Entries:
+++

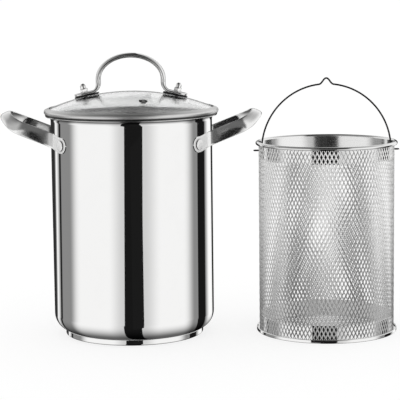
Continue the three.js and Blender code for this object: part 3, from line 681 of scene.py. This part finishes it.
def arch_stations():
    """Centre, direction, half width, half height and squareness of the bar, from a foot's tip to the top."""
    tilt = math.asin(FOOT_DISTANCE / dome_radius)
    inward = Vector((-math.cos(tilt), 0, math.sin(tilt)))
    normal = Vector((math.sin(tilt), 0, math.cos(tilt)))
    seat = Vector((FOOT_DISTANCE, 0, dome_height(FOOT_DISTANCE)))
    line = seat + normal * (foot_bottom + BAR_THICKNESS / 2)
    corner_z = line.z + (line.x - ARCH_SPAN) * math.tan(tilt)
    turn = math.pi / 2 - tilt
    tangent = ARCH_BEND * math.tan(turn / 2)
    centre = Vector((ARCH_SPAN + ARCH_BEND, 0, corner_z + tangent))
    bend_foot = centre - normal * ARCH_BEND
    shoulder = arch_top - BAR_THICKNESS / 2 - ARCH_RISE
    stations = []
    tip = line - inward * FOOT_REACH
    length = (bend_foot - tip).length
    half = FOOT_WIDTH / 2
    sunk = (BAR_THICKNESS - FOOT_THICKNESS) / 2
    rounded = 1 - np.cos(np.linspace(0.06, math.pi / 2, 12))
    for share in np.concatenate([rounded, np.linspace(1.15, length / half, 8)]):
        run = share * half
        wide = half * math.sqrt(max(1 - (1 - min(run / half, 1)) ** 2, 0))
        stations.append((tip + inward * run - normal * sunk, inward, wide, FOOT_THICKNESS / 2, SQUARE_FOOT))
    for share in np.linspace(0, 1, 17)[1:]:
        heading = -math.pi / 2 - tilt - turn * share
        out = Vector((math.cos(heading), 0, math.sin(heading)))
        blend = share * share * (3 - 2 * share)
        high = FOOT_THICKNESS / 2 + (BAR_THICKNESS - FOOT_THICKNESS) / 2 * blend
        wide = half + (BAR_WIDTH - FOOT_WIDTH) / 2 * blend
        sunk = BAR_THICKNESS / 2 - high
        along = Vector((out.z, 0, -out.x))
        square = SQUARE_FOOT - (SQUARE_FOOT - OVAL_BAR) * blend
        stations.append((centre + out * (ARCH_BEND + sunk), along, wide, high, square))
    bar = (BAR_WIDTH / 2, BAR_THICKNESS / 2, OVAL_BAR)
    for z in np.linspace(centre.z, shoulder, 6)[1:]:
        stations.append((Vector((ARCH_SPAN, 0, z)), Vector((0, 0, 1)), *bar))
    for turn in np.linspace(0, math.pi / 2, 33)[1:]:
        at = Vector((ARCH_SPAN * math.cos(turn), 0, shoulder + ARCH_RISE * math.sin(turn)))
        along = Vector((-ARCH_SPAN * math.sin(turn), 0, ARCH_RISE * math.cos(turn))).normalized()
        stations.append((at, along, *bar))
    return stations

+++

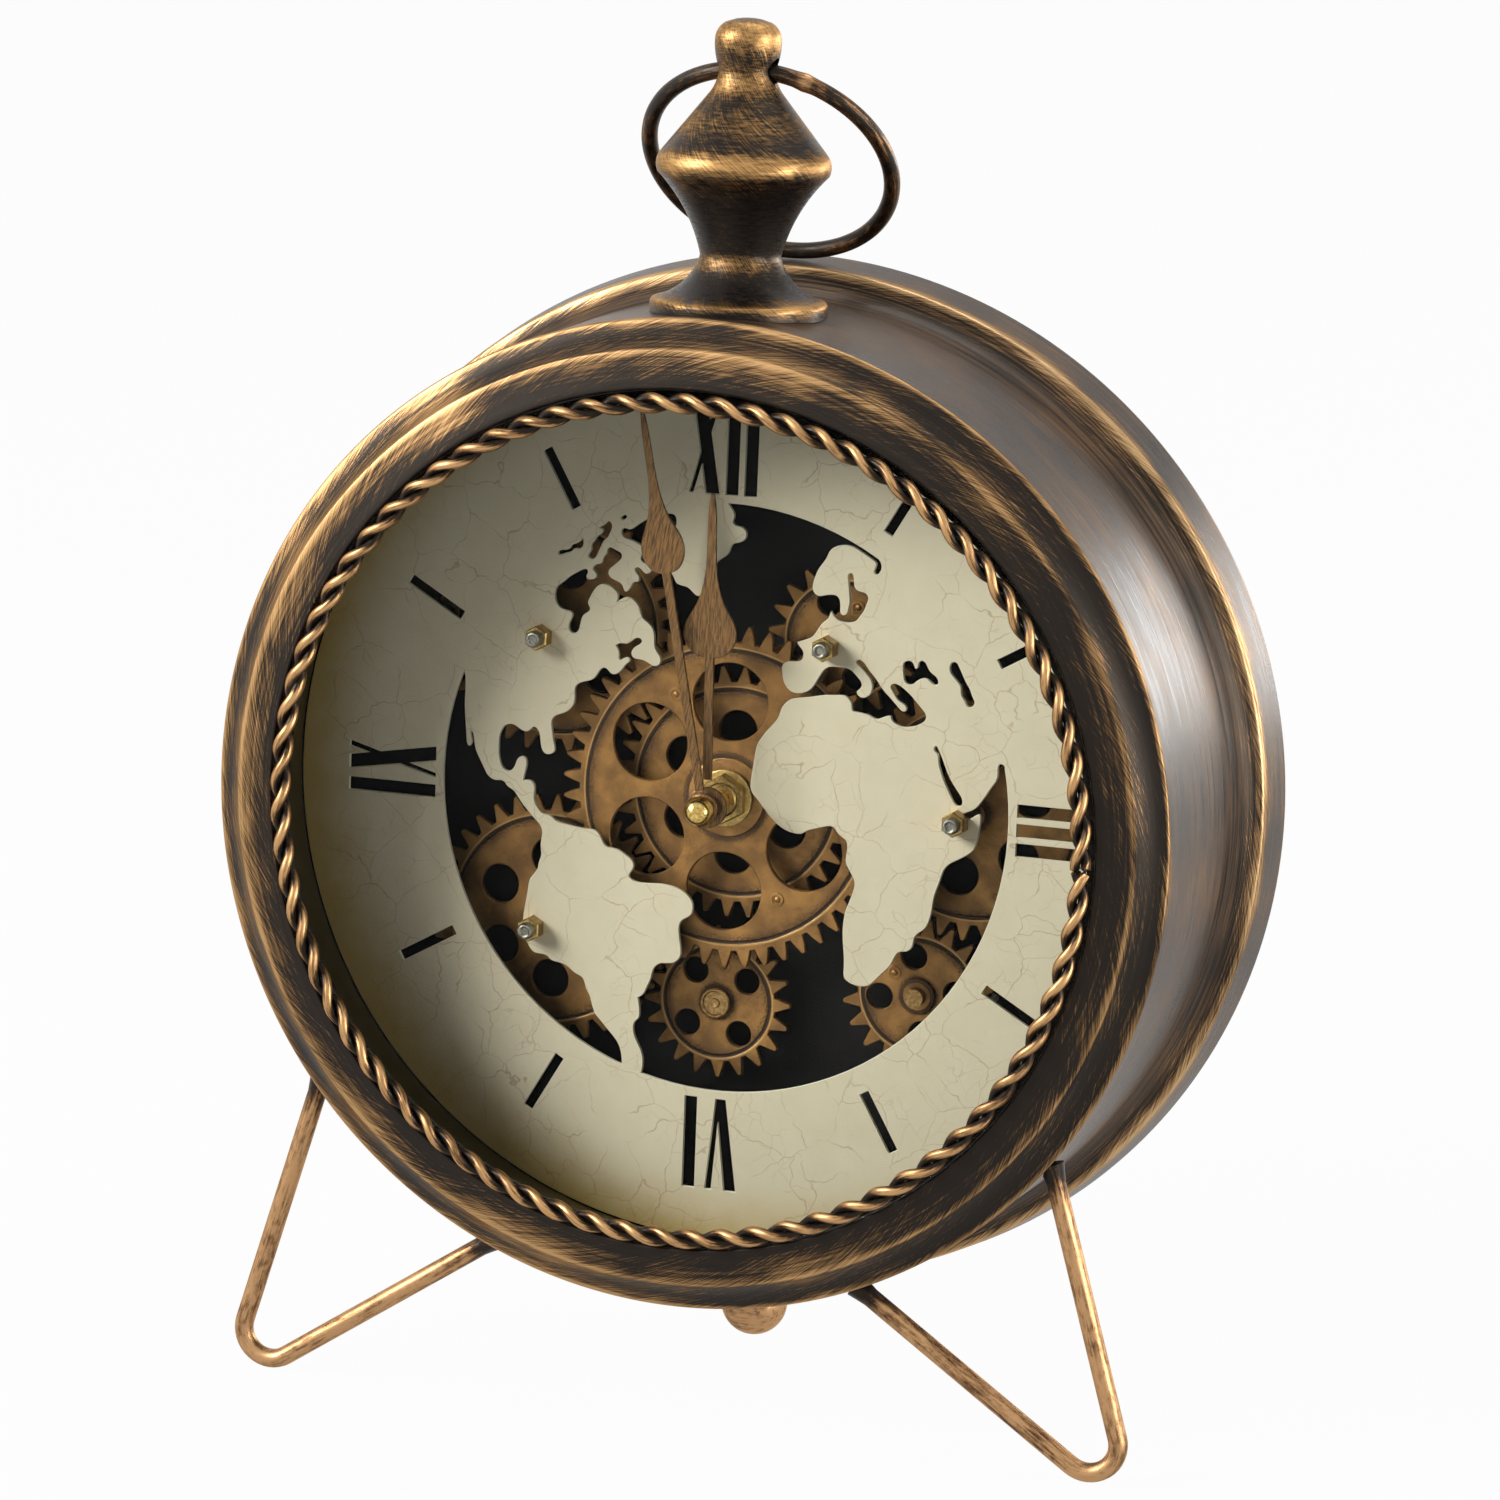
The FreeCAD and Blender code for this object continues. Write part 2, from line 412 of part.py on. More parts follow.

+++

What is required:
Lines holding the word "Blender" in the entries above are the ones to pull out. Copy them all.

Answer for the task:
Continue the three.js and Blender code for this object: part 3, from line 681 of scene.py. This part finishes it.
The FreeCAD and Blender code for this object continues. Write part 2, from line 412 of part.py on. More parts follow.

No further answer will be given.